Two of the top backups at safety and corner are also freshmen in Jalen Elliot and Donte Vaughn, respectively. The other starting safety, junior Drue Tranquill, had his first two seasons ended because of ACL tears, and he was yanked by halftime of this year’s opening game loss at Texas. So was the other starting corner, sophomore Nick Coleman — but he no longer has nickel Crawford as a bail-out option. It has to be about continued player development.

“Nick Coleman had a poor first game,” Kelly said. “He would be the first one to admit it, but what we did is went right back to work during the week … and put him in a good position to have a good game against Nevada. And I think that’s coaching and I think that’s teaching, and we did that in 2012 and we’re going to have to do that in ’16 and ’17 and ’18 …

“Because you’re going to have key injuries and you have to prepare for those scenarios instead of saying, you stunk today, you’re on the bench.
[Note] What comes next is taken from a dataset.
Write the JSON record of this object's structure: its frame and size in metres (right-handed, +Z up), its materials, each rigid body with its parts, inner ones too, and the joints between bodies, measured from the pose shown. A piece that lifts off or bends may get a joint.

No, we’re going to need you, Nick, and we’re going to need you to bounce back and here is how you’re going to do it. Nick now finds himself in the starting position playing against Michigan State in a key game.”

The 2012 secondary was able to find success because of at least three reasons. First, it stayed healthy (other than Slaughter), and second it had a dominant front seven led by Heisman Trophy runner-up Manti Te’o at linebacker. The trio of Stephon Tuitt, Prince Shembo and Kapron Lewis-Moore also combined for 25.5 sacks, which the defense collectively this year will be hard pressed to match. This year’s edition is not the 2012 front that will rank in the top five, but if it can be top-25 to top-30 caliber with its combination of experience and future NFL star power. It doesn’t necessarily have to be like 2012 because the 2016 offense can be better and the back end of the defense is capable of being its equal.

Senior cornerback Cole Luke is the Motta of this secondary, except with much more experience as a 28-game starter. Given that Studstill was an early entrant (unlike Russell and Shumate in 2012) and Tranquill has had previous starting experience (unlike Farley in 2012), the 2016 defensive backfield is more experienced overall than the 2012 one was at the start of the season.

Finally, there is the third reason: The 2012 defense was able to protect the secondary through overall scheme under former coordinator Bob Diaco. Now it is up to third-year coordinator Brian VanGorder to apply a similar winning formula.

“We still were heavily dedicated to the front seven, and we will have to be the same way,” Kelly said of comparing 2012 to 2016. “We’re going to have to stop the run. Now, we were much more of a cover two team [in 2012], so those corners were not locked up in as much man [coverage] — and there will be times we will have to be in less man coverage [in 2016] because of that and that’s just the reality of it. You can’t play as much variety of nickel when you have a true freshman at nickel.”

Against Nevada last week, it was a more basic, elementary defense, and it worked against a significantly inferior opponent that was a four-touchdown underdog. How it will function and produce against a College Football Playoff team from last year such as Michigan State that has been averaging 11 wins per season since 2010 could go a long way toward determining whether lightning in a bottle can be caught again by the 2016 defensive backfield — and the overall unit.